* start *

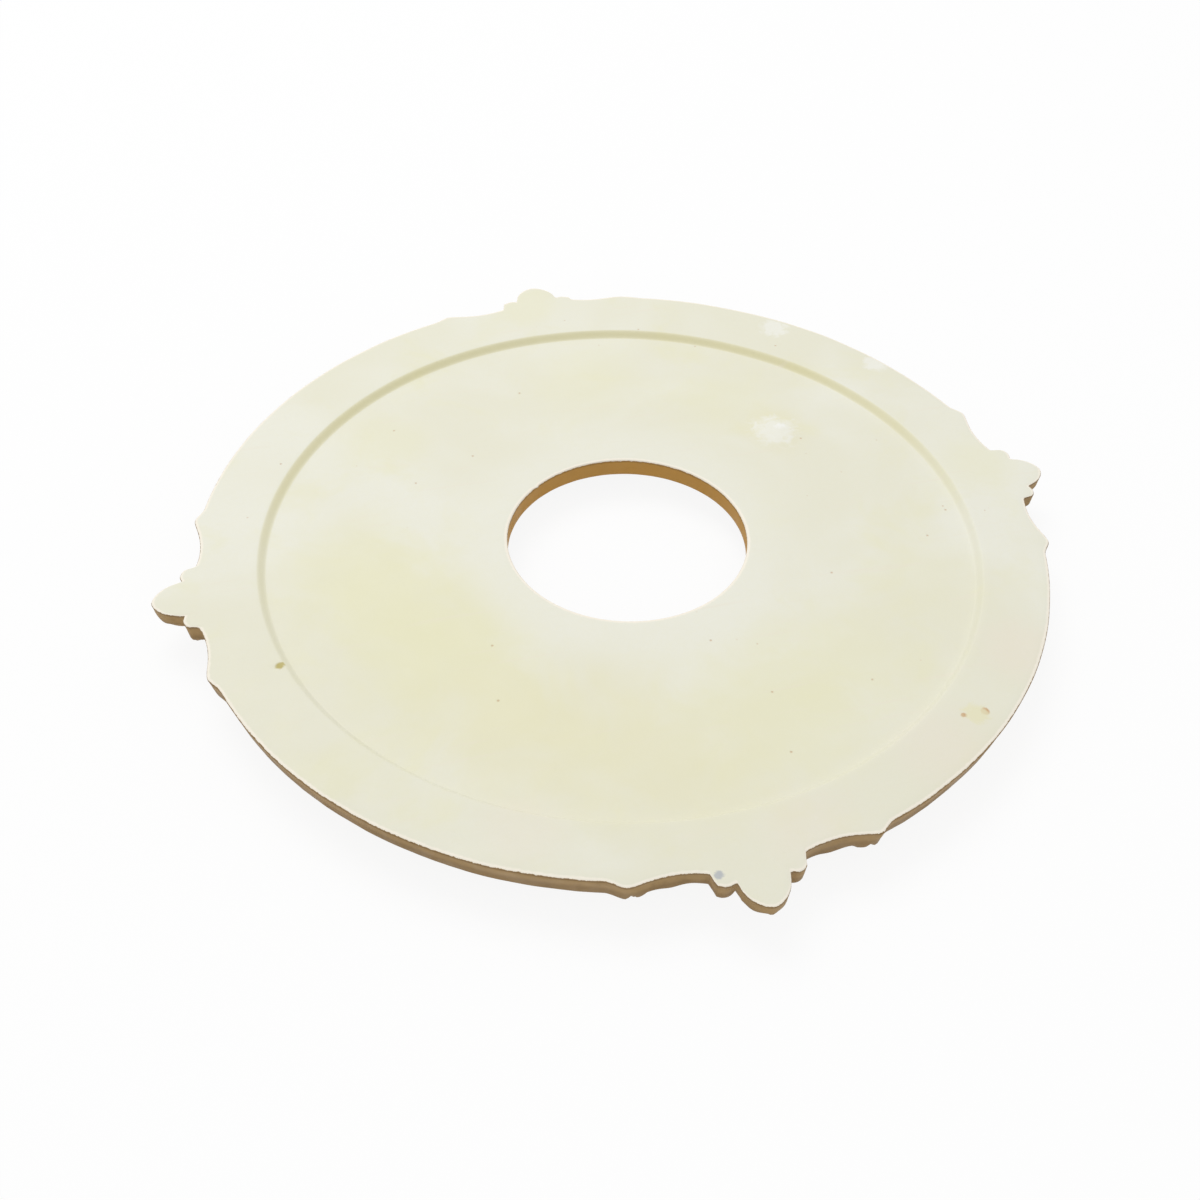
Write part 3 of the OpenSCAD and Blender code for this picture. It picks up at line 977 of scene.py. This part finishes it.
def add_floor():
    half = FLOOR_SIZE / 2.0
    z = LOW.z - FLOOR_GAP
    mesh = bpy.data.meshes.new("floor")
    corners = [(sx * half, sy * half, z) for sx, sy in ((-1, -1), (1, -1), (1, 1), (-1, 1))]
    mesh.from_pydata(corners, [], [(0, 1, 2, 3)])
    floor = bpy.data.objects.new("floor", mesh)
    bpy.context.scene.collection.objects.link(floor)
    mesh.materials.append(floor_material())


# Strength of the sky; the lamp's place and size in metres and its power in watts
SKY = 0.62
LAMP_FROM = (-0.3, 0.9, 2.0)
LAMP_SIZE = 1.6
LAMP_POWER = 22.0


def add_sky():
    """An even sky that lights the rose and shows as plain white."""
    world = bpy.data.worlds.new("studio")
    bpy.context.scene.world = world
    world.use_nodes = True
    tree = world.node_tree
    tree.nodes.clear()
    path = tree.nodes.new("ShaderNodeLightPath")
    light, white = (tree.nodes.new("ShaderNodeBackground") for _ in range(2))
    light.inputs["Strength"].default_value = SKY
    both = tree.nodes.new("ShaderNodeMixShader")
    tree.links.new(path.outputs["Is Camera Ray"], both.inputs[0])
    tree.links.new(light.outputs[0], both.inputs[1])
    tree.links.new(white.outputs[0], both.inputs[2])
    for background in (light, white):
        background.inputs["Color"].default_value = (1.0, 1.0, 1.0, 1.0)
    white.inputs["Strength"].default_value = 1.0
    out = tree.nodes.new("ShaderNodeOutputWorld")
    tree.links.new(both.outputs[0], out.inputs["Surface"])


def add_lamp():
    """One large soft lamp from above."""
    lamp = bpy.data.lights.new("soft_lamp", "AREA")
    lamp.shape = "DISK"
    lamp.size = LAMP_SIZE
    lamp.energy = LAMP_POWER
    holder = bpy.data.objects.new("soft_lamp", lamp)
    holder.location = LAMP_FROM
    holder.rotation_euler = (-Vector(LAMP_FROM)).to_track_quat("-Z", "Y").to_euler()
    bpy.context.scene.collection.objects.link(holder)


# Camera, in rim radii: where it stands and the point of the back plane that it looks at
CAMERA_AT = (-0.7127, -2.5524, 2.3622)
LOOK_AT = (0.1006, -0.2762, 0.0)
CAMERA_ROLL = 4.51
LENS, SENSOR_W = 44.76, 36.0
NEAREST = 0.02
SHIFT = (-0.0847, 0.0023)


def add_camera():
    data = bpy.data.cameras.new("camera")
    data.lens = LENS
    data.sensor_width = SENSOR_W
    data.shift_x, data.shift_y = SHIFT
    data.clip_start = NEAREST
    camera = bpy.data.objects.new("camera", data)
    scale = RIM_R * MM
    camera.location = Vector(CAMERA_AT) * scale
    look = Vector(LOOK_AT) * scale - camera.location
    roll = Quaternion((0.0, 0.0, 1.0), math.radians(CAMERA_ROLL))
    camera.rotation_mode = "QUATERNION"
    camera.rotation_quaternion = look.to_track_quat("-Z", "Y") @ roll
    bpy.context.scene.collection.objects.link(camera)
    bpy.context.scene.camera = camera


add_rose()
add_floor()
add_sky()
add_lamp()
add_camera()
bpy.context.scene.view_settings.view_transform = "Standard"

* end *

Copy each line of the data exactly, leaving nothing out.

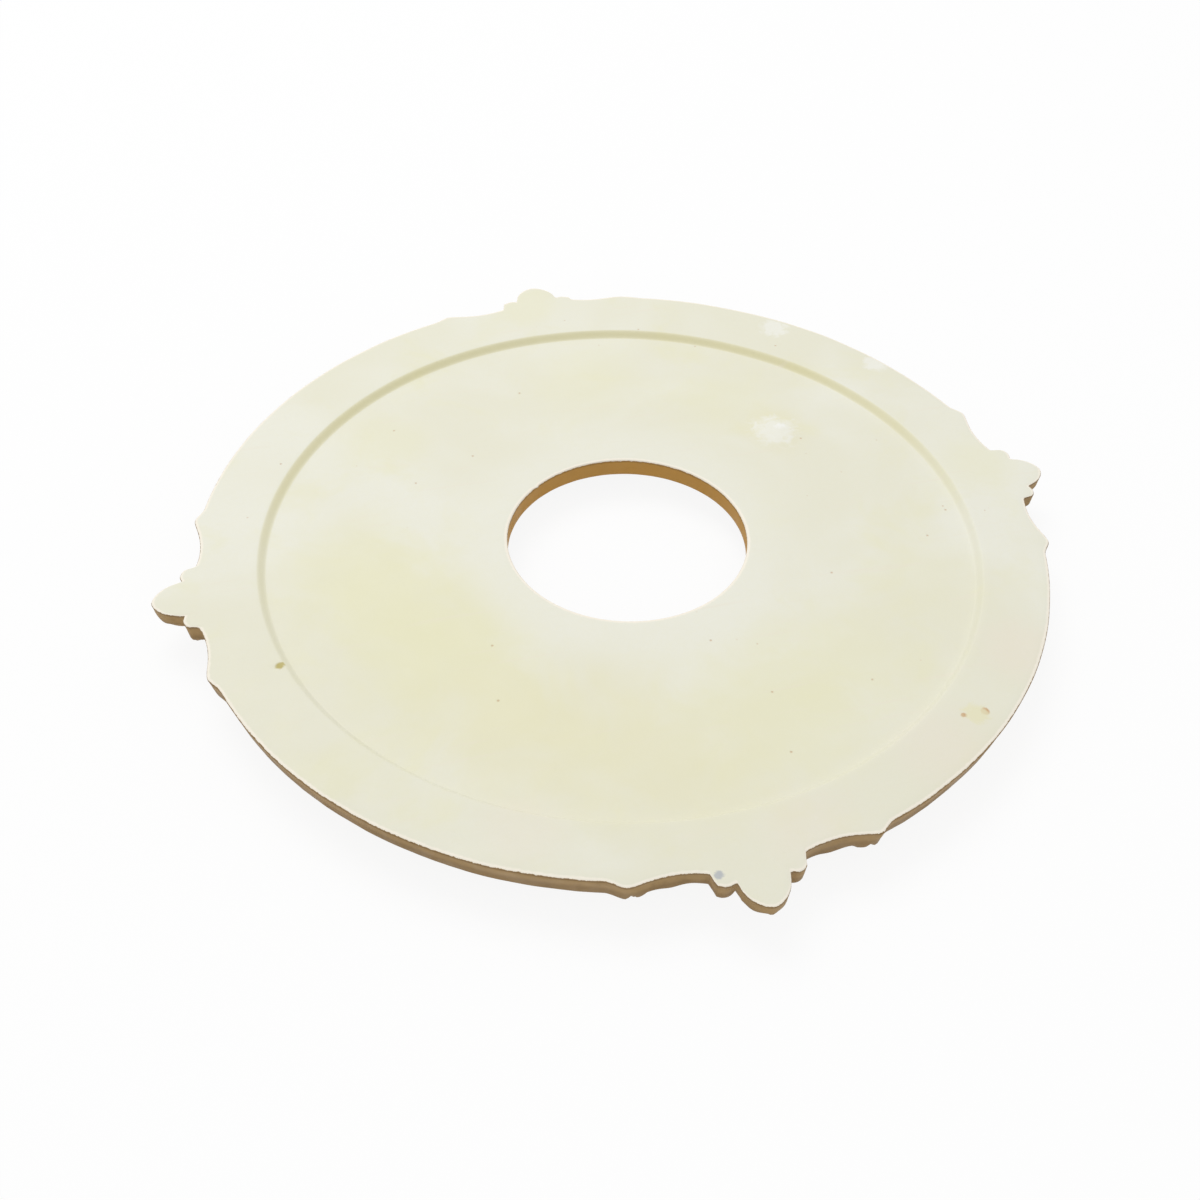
Write part 3 of the OpenSCAD and Blender code for this picture. It picks up at line 977 of scene.py. This part finishes it.
def add_floor():
    half = FLOOR_SIZE / 2.0
    z = LOW.z - FLOOR_GAP
    mesh = bpy.data.meshes.new("floor")
    corners = [(sx * half, sy * half, z) for sx, sy in ((-1, -1), (1, -1), (1, 1), (-1, 1))]
    mesh.from_pydata(corners, [], [(0, 1, 2, 3)])
    floor = bpy.data.objects.new("floor", mesh)
    bpy.context.scene.collection.objects.link(floor)
    mesh.materials.append(floor_material())


# Strength of the sky; the lamp's place and size in metres and its power in watts
SKY = 0.62
LAMP_FROM = (-0.3, 0.9, 2.0)
LAMP_SIZE = 1.6
LAMP_POWER = 22.0


def add_sky():
    """An even sky that lights the rose and shows as plain white."""
    world = bpy.data.worlds.new("studio")
    bpy.context.scene.world = world
    world.use_nodes = True
    tree = world.node_tree
    tree.nodes.clear()
    path = tree.nodes.new("ShaderNodeLightPath")
    light, white = (tree.nodes.new("ShaderNodeBackground") for _ in range(2))
    light.inputs["Strength"].default_value = SKY
    both = tree.nodes.new("ShaderNodeMixShader")
    tree.links.new(path.outputs["Is Camera Ray"], both.inputs[0])
    tree.links.new(light.outputs[0], both.inputs[1])
    tree.links.new(white.outputs[0], both.inputs[2])
    for background in (light, white):
        background.inputs["Color"].default_value = (1.0, 1.0, 1.0, 1.0)
    white.inputs["Strength"].default_value = 1.0
    out = tree.nodes.new("ShaderNodeOutputWorld")
    tree.links.new(both.outputs[0], out.inputs["Surface"])


def add_lamp():
    """One large soft lamp from above."""
    lamp = bpy.data.lights.new("soft_lamp", "AREA")
    lamp.shape = "DISK"
    lamp.size = LAMP_SIZE
    lamp.energy = LAMP_POWER
    holder = bpy.data.objects.new("soft_lamp", lamp)
    holder.location = LAMP_FROM
    holder.rotation_euler = (-Vector(LAMP_FROM)).to_track_quat("-Z", "Y").to_euler()
    bpy.context.scene.collection.objects.link(holder)


# Camera, in rim radii: where it stands and the point of the back plane that it looks at
CAMERA_AT = (-0.7127, -2.5524, 2.3622)
LOOK_AT = (0.1006, -0.2762, 0.0)
CAMERA_ROLL = 4.51
LENS, SENSOR_W = 44.76, 36.0
NEAREST = 0.02
SHIFT = (-0.0847, 0.0023)


def add_camera():
    data = bpy.data.cameras.new("camera")
    data.lens = LENS
    data.sensor_width = SENSOR_W
    data.shift_x, data.shift_y = SHIFT
    data.clip_start = NEAREST
    camera = bpy.data.objects.new("camera", data)
    scale = RIM_R * MM
    camera.location = Vector(CAMERA_AT) * scale
    look = Vector(LOOK_AT) * scale - camera.location
    roll = Quaternion((0.0, 0.0, 1.0), math.radians(CAMERA_ROLL))
    camera.rotation_mode = "QUATERNION"
    camera.rotation_quaternion = look.to_track_quat("-Z", "Y") @ roll
    bpy.context.scene.collection.objects.link(camera)
    bpy.context.scene.camera = camera


add_rose()
add_floor()
add_sky()
add_lamp()
add_camera()
bpy.context.scene.view_settings.view_transform = "Standard"